■ Task details
Identify and pull out each line of the entries in which "handed" occurs.

-- BEGIN Record excerpts --

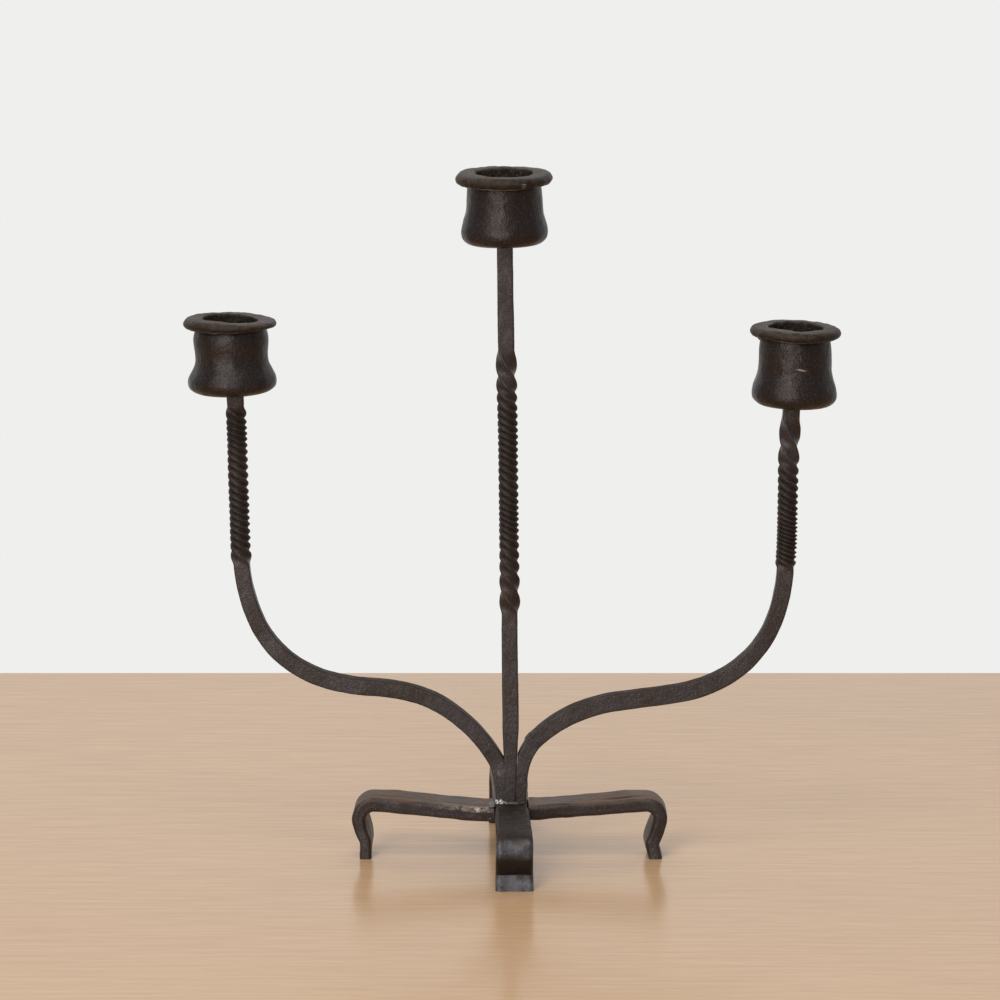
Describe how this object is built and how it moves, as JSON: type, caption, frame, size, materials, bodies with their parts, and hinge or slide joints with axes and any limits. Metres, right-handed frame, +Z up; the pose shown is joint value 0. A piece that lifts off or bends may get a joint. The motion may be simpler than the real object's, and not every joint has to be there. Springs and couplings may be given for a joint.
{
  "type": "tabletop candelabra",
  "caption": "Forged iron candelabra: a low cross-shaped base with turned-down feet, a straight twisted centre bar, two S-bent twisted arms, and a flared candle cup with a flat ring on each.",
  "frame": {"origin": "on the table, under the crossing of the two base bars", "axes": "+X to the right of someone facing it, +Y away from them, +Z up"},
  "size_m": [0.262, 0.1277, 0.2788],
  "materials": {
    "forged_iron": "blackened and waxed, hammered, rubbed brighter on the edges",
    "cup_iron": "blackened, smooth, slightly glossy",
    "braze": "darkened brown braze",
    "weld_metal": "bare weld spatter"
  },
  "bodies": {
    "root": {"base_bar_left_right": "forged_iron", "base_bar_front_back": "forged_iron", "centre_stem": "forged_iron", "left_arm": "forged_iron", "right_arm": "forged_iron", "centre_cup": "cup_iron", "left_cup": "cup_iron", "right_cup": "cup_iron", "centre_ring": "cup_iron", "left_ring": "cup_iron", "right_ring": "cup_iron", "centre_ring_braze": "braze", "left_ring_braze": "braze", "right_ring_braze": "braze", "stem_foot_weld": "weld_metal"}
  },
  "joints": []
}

-- END Record excerpts --
-- BEGIN Record excerpts --

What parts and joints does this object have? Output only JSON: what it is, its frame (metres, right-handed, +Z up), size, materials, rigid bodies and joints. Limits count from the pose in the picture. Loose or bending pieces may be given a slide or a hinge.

-- END Record excerpts --

■ Reply to the exercise
Describe how this object is built and how it moves, as JSON: type, caption, frame, size, materials, bodies with their parts, and hinge or slide joints with axes and any limits. Metres, right-handed frame, +Z up; the pose shown is joint value 0. A piece that lifts off or bends may get a joint. The motion may be simpler than the real object's, and not every joint has to be there. Springs and couplings may be given for a joint.
What parts and joints does this object have? Output only JSON: what it is, its frame (metres, right-handed, +Z up), size, materials, rigid bodies and joints. Limits count from the pose in the picture. Loose or bending pieces may be given a slide or a hinge.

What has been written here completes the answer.